I missed the last band on the “other” stage, HIM. I decided to skip them, mostly because Morgane knew the band and she said “they’re crap”, that’s good enough for me. Bobby went and his verdict was…”crap”. Ha-ha-ha.

While Bobby and his gang were watching HIM on the other stage, I was busy watching British Sea Power on the main one. “Boring” describes it well. Maybe because we had just watched MSI. Nah, they really were booooring, performance and music, boring.

Then it’s up to Arcade Fire. Again, never heard of them, but at this point I’m having a bad feeling. Most bands are dull and I’m afraid this is going to be another one. Sure enough, they are. The surprising thing though, is that they had a huge audience cheering and screaming! Not only I had never heard of them but apparently I was the only one, and even more strange, people, especially young people, liked them!! What the effe!? Since when are kids supposed to like boring music!? Anyway, the band has 9 or 10 people on stage, and they like to play all the instruments you can think of.

Luckily they were followed by the very funny and energetic The Extra Action Marching Band. So now I’m up to two good performances.

Then, between the marching band and what I was there for, Modest Mouse, there was some DJ stuff going on. It was really just a super long live ad for the organizers. Their DJ’ing sucked, they just played a couple of tunes while the giant screens show you what to buy next. Fortunately they were booed off the stage…good.

Ah, Modest Mouse, finally. Well, sad to say that THEY SUCKED!! WTF!? Sound was bad. The singer seemed bored out of his mind. No solos. No talking to the audience. Nothing. Just show up, play a few songs, get out. Meh.

There was no encore…thank goodness.

And finally the main attraction, The Killers. They were more interacting, more motivated, but frankly, they have one album out, what are they going to play for 90 minutes or so? Yeah, that’s right, the entire album. We left while people were calling for an encore but not before participating in the “throwing of the cushions” action. There were dozens and dozens of cushions flying at one point. That was in fact a lot of fun. Third good performance of the day!! Too bad it wasn’t a scheduled event.

Then we left (we didn’t like their performance that much, and we were getting tired, of them and also physically). While walking back to the car, we heard the band playing some David Bowie song. Good for them.
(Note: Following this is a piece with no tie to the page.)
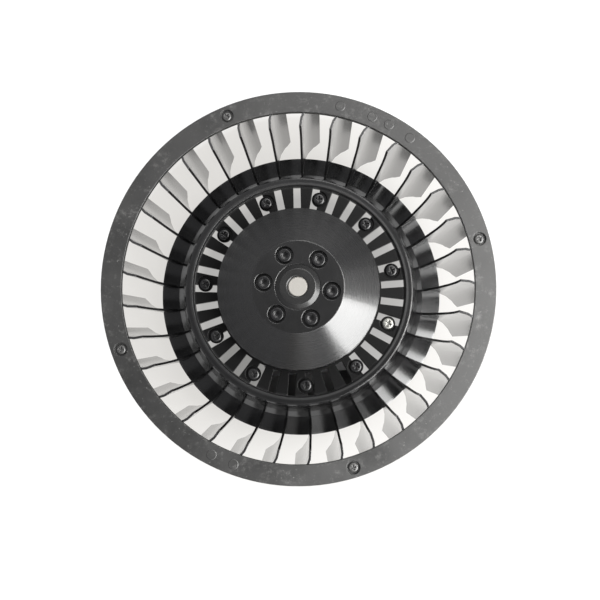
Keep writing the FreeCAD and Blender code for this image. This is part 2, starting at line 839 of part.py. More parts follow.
def make_grommet():
    """Rubber grommet where the motor's lead leaves the cover, with a flange on the outside."""
    grommet = doc.addObject("Part::Cut", "lead_grommet")
    grommet.Label = "lead_grommet"
    neck = doc.addObject("Part::Cylinder", "grommet_neck")
    neck.setExpression("Radius", bound("grommet_radius"))
    neck.setExpression("Height", bound("cover_wall"))
    flange = doc.addObject("Part::Cylinder", "grommet_flange")
    flange.setExpression("Radius", bound("grommet_flange_radius"))
    flange.setExpression("Height", bound("grommet_flange_thickness"))
    bore = doc.addObject("Part::Cylinder", "grommet_bore")
    bore.setExpression("Radius", bound("grommet_bore_radius"))
    bore.setExpression("Height", bound("cover_wall + grommet_flange_thickness"))
    outside = doc.addObject("Part::Fuse", "grommet_outside")
    outside.Base = neck
    outside.Tool = flange
    inside = f"{COVER_OUTER} - cover_wall"
    for item, start in ((neck, inside), (flange, COVER_OUTER), (bore, inside)):
        item.Placement.Rotation = FreeCAD.Rotation(FreeCAD.Vector(0, 1, 0), 90)
        item.setExpression("Placement.Base.x", bound(start))
        item.setExpression("Placement.Base.z", bound("grommet_height"))
    grommet.Base = outside
    grommet.Tool = bore
    grommet.setExpression("Placement.Rotation.Angle", bound("cover_turn * 1deg"))
    return grommet


def make_rear_cap():
    """Pressed cap that closes the bearing tube below the shaft."""
    body = new_body("rear_cap")
    high = "cap_recess + cap_thickness"
    edge = "bearing_outer_radius"
    lid = "bearing_outer_radius - cap_thickness"
    corners = [
        ("0", "cap_recess"),
        (edge, "cap_recess"),
        (edge, "2 * cap_recess + cap_thickness"),
        (lid, "2 * cap_recess + cap_thickness"),
        (lid, high),
        ("0", high),
    ]
    revolve(body, "cap", corners)
    return body


def star_outline(body, name, lift, height):
    """Disc with a tooth at each slot's side: the plan of the laminations and of their end plates."""
    sketch = new_sketch(body, f"{name}_disc", lift=lift)
    add_circle(sketch, "core_outer_radius")
    add_circle(sketch, "bearing_outer_radius + tube_wall")
    pad(body, f"{name}_plate", sketch, height)
    sketch = new_sketch(body, f"{name}_slot_outline", lift=f"{lift} + {height}", turn="180 / tooth_count")
    half_pitch = "180 / tooth_count * 1deg"
    tip_radius = "(core_outer_radius - tooth_tip_depth)"
    inner_half = f"core_yoke_radius * tan({half_pitch}) - tooth_width / 2"
    outer_half = f"{tip_radius} * tan({half_pitch}) - tooth_width / 2"
    corners = [
        ("core_yoke_radius", f"-({inner_half})"),
        (tip_radius, f"-({outer_half})"),
        (tip_radius, "-tooth_gap / 2"),
        ("core_outer_radius + tooth_tip_depth", "-tooth_gap / 2"),
        ("core_outer_radius + tooth_tip_depth", "tooth_gap / 2"),
        (tip_radius, "tooth_gap / 2"),
        (tip_radius, outer_half),
        ("core_yoke_radius", inner_half),
    ]
    add_outline(sketch, corners)
    slot = pocket(body, f"{name}_slot", sketch, height)
    around(body, f"{name}_slots", slot, "tooth_count")


def make_stator_core():
    body = new_body("stator_core")
    star_outline(body, "core", "core_low_height", "core_stack")
    return body


def make_end_insulator(label, low):
    body = new_body(label)
    star_outline(body, label, low, "insulator_thickness")
    return body


def box_around(inner, outer, half_width, low, high):
    """Block that lies along +X between two radii."""
    corner = FreeCAD.Vector(inner, -half_width, low)
    return Part.makeBox(outer - inner, 2 * half_width, high - low, corner)


def make_stator_coils():
    """One rectangular coil around each tooth and its end plates."""
    low = size("core_low_height") - size("insulator_thickness")
    high = size("core_low_height") + size("core_stack") + size("insulator_thickness")
    inner = size("coil_inner_radius")
    outer = size("coil_outer_radius")
    tooth_half = size("tooth_width") / 2 + size("slip")
    half_pitch = math.pi / whole("tooth_count")
    room_inner = inner * math.tan(half_pitch) - size("slip")
    wall = size("coil_wall")
    reach = min(tooth_half + wall, outer * math.tan(half_pitch) - size("slip"))
    window = box_around(inner, outer, tooth_half, low, high)
    bulk = box_around(inner, outer, reach, low - wall, high + wall)
    side = Part.makePolygon(
        [
            FreeCAD.Vector(inner, -room_inner, low - wall),
            FreeCAD.Vector(outer, -outer * math.tan(half_pitch) + size("slip"), low - wall),
            FreeCAD.Vector(outer, outer * math.tan(half_pitch) - size("slip"), low - wall),
            FreeCAD.Vector(inner, room_inner, low - wall),
            FreeCAD.Vector(inner, -room_inner, low - wall),
        ]
    )
    wedge = Part.Face(side).extrude(FreeCAD.Vector(0, 0, high - low + 2 * wall))
    coil = bulk.common(wedge).cut(window)
    copies = [turned(coil, turn) for turn in angles(whole("tooth_count"), 0)]
    return free_feature("stator_coils", Part.makeCompound(copies))


def make_rotor_magnets():
    """Curved magnets on the inside of the shell's skirt."""
    outer = size("shell_outer_radius") - size("shell_wall")
    inner = size("core_outer_radius") + size("air_gap")
    low = size("magnet_low_height")
    span = 360 / whole("magnet_count") - size("magnet_gap_angle")
    base = FreeCAD.Vector(0, 0, low)
    axis = FreeCAD.Vector(0, 0, 1)
    segment = Part.makeCylinder(outer, size("magnet_length"), base, axis, span)
    segment = segment.cut(Part.makeCylinder(inner, size("magnet_length"), base))
    copies = [turned(segment, turn) for turn in angles(whole("magnet_count"), 0)]
    return free_feature("rotor_magnets", Part.makeCompound(copies))


def make_board():
    """Circuit board that switches the coils, around the bearing tube."""
    body = new_body("circuit_board")
    sketch = new_sketch(body, "board_outline", lift="board_height")
    add_circle(sketch, "board_radius")
    add_circle(sketch, "board_hole_radius")
    pad(body, "board", sketch, "board_thickness")
    lift = "board_height + board_thickness"
    sketch = new_sketch(body, "board_hole_outline", lift=lift, turn="board_screw_phase")
    add_circle(sketch, "board_screw_radius + slip", across="board_screw_circle")
    hole = pocket(body, "board_hole", sketch, "board_thickness")
    around(body, "board_holes", hole, "board_screw_count")
    return body


def headed_screw(prefix, length):
    """Screw with its head's underside at z = 0."""
    shank = Part.makeCylinder(size(f"{prefix}_radius"), length, FreeCAD.Vector(0, 0, -length))
    head = Part.makeCylinder(size(f"{prefix}_head_radius"), size(f"{prefix}_head_height"))
    return shank.fuse(head).removeSplitter()


def cross_recess(head_radius, head_height):
    """Two crossed blocks that cut a driver's recess."""
    arm = head_radius * size("cross_arm_share")
    width = head_radius * size("cross_width_share")
    depth = head_height * size("cross_depth_share")
    corner = FreeCAD.Vector(-arm, -width / 2, head_height - depth)
    block = Part.makeBox(2 * arm, width, depth, corner)
    return block.fuse(turned(block, 90))


def placed(shape, circle, degrees, height):
    """Copy of a fastener moved to its seat, turned to face outward."""
    copy = turned(shape, degrees)
    copy.translate(spot(circle, degrees, height))
    return copy


def pan_screw(prefix, length):
    """Pan-head screw with a cross recess, from the family of sizes that the prefix names."""
    recess = cross_recess(size(f"{prefix}_head_radius"), size(f"{prefix}_head_height"))
    return headed_screw(prefix, length).cut(recess)


def make_ring_screws():
    seat = size("ring_face_height") - size("ring_screw_pocket_depth")
    screw = pan_screw("ring_screw", size("ring_screw_length"))
    circle = size("ring_outer_radius") - size("ring_screw_inset")
    copies = [placed(screw, circle, turn, seat) for turn in ring_screw_angles()]
    return free_feature("ring_screws", Part.makeCompound(copies))


def make_wheel_screws():
    """Screws that hold the wheel on the lugs: all black but the one at the lower right."""
    seat = size("crown_height") - size("lug_screw_pocket_depth")
    screw = pan_screw("lug_screw", size("lug_screw_length"))
    circle = size("lug_screw_circle")
    turns = angles(whole("lug_screw_count"), size("lug_screw_phase"))
    copies = [placed(screw, circle, turn, seat) for turn in turns]
    bright = copies.pop()
    black = free_feature("wheel_screws", Part.makeCompound(copies))
    return black, free_feature("plated_screw", Part.makeCompound([bright]))


def make_hub_screws():
    """Socket cap screws in the shell's nose."""
    seat = size("shell_top_height") - size("hub_screw_pocket_depth")
    rise = size("hub_screw_head_height")
    screw = headed_screw("hub_screw", size("hub_screw_length"))
    corner = size("hub_screw_key_width") / math.sqrt(3)
    depth = size("hub_screw_key_depth")
    points = [spot(corner, 60 * side, rise - depth) for side in range(7)]
    key = Part.Face(Part.makePolygon(points)).extrude(FreeCAD.Vector(0, 0, depth))
    screw = screw.cut(key)
    turns = angles(whole("hub_screw_count"), size("hub_screw_phase"))
    copies = [placed(screw, size("hub_screw_circle"), turn, seat) for turn in turns]
    return free_feature("hub_screws", Part.makeCompound(copies))


def make_board_screws():
    seat = size("board_height") + size("board_thickness")
    screw = headed_screw("board_screw", seat - size("bracket_thickness"))
    turns = angles(whole("board_screw_count"), size("board_screw_phase"))
    copies = [placed(screw, size("board_screw_circle"), turn, seat) for turn in turns]
    return free_feature("board_screws", Part.makeCompound(copies))


def make_parts():
    parts = [
        make_inlet_ring(),
        make_blade_wheel(),
        make_ring_screws(),
        *make_wheel_screws(),
        make_rotor_shell(),
        make_hub_screws(),
        make_shaft_hub(),
        make_motor_shaft(),
        make_rotor_magnets(),
        make_bearing_spacer(),
        make_shaft_clip(),
        make_bracket(),
        make_stator_core(),
        make_end_insulator("front_insulator", "core_low_height + core_stack"),
        make_end_insulator("rear_insulator", "core_low_height - insulator_thickness"),
        make_stator_coils(),
        make_bearing("front_bearing", "front_bearing_height"),
        make_bearing("rear_bearing", "rear_bearing_height"),
        make_washer(),
        make_board(),
        make_board_screws(),
        make_lead_cover(),
        make_grommet(),
        make_rear_cap(),
    ]
    doc.recompute()
    return parts


def check(parts):
    """Stops if any object failed to build or any sub-part is empty or invalid."""
    for item in doc.Objects:
        if {"Invalid", "Error"} & set(item.State):
            raise RuntimeError(f"{item.Label} did not build: {item.State}")
    for part in parts:
        if part.Shape.isNull() or not part.Shape.isValid() or not part.Shape.Solids:
            raise RuntimeError(f"{part.Label} has no valid solid")


def export(parts):
    os.makedirs("parts", exist_ok=True)
    for part in parts:
        part.Shape.exportStep(f"parts/{part.Label}.step")
        print(f"{part.Label}: {len(part.Shape.Solids)} solids, {part.Shape.Volume / 1000:.1f} cm3")


all_parts = make_parts()
check(all_parts)
export(all_parts)
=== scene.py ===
import json
import math

import bmesh
import bpy
from mathutils import Matrix, Vector


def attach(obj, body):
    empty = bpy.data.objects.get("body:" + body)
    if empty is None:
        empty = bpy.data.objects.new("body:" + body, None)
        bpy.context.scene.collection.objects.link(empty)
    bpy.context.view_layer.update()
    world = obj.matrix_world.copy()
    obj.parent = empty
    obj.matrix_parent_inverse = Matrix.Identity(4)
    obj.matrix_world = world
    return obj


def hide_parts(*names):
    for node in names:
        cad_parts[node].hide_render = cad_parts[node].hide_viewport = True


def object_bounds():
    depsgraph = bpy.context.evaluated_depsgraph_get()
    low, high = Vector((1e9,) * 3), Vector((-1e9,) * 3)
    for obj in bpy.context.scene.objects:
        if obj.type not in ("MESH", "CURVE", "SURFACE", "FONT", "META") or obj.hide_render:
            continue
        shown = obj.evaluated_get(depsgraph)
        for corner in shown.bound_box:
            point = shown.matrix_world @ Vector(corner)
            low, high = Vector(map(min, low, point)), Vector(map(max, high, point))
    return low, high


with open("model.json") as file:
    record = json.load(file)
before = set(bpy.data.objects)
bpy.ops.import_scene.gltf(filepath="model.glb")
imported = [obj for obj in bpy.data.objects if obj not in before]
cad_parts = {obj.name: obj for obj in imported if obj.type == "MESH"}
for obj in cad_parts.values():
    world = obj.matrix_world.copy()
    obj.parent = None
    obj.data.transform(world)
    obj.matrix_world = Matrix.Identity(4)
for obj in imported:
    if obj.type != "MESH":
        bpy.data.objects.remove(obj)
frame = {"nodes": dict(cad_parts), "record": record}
CAD_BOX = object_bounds()
NODES = frame["nodes"]
MM = 0.001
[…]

So, that was our Saturday. Lessons learned:

  • Don’t go for a 12-hour festival when you only know 20% of the bands.
  • Shoreline is cold in the evening and hot during the day, with no shade…bring a hat and lots of blankets.
  • In fact, it doesn’t matter, because I’m not going to go back to Shoreline. It’s my 4th or 5th concert there, and it’s always bad. Even Pearl Jam and Metallica were so-so.
  • Avoid festivals. 12 hours, even of good stuff, can be painful. Hate it to have my last festival a sucky one though.

Oh yeah, if you read this far, you deserve to see pictures and even a short movie.


Edit: Brad Kava from the local newspaper, the San Jose Mercury News, wrote his review here.

Mindless Self Indulgence’s singer, named Urine, turned out to be a charmer, who could really sing.

And rock historians will want to note an important moment: two deejays doing mashups were booed off the stage, marking the day the music form which mixes two songs together jumped the shark … at least with a rock crowd.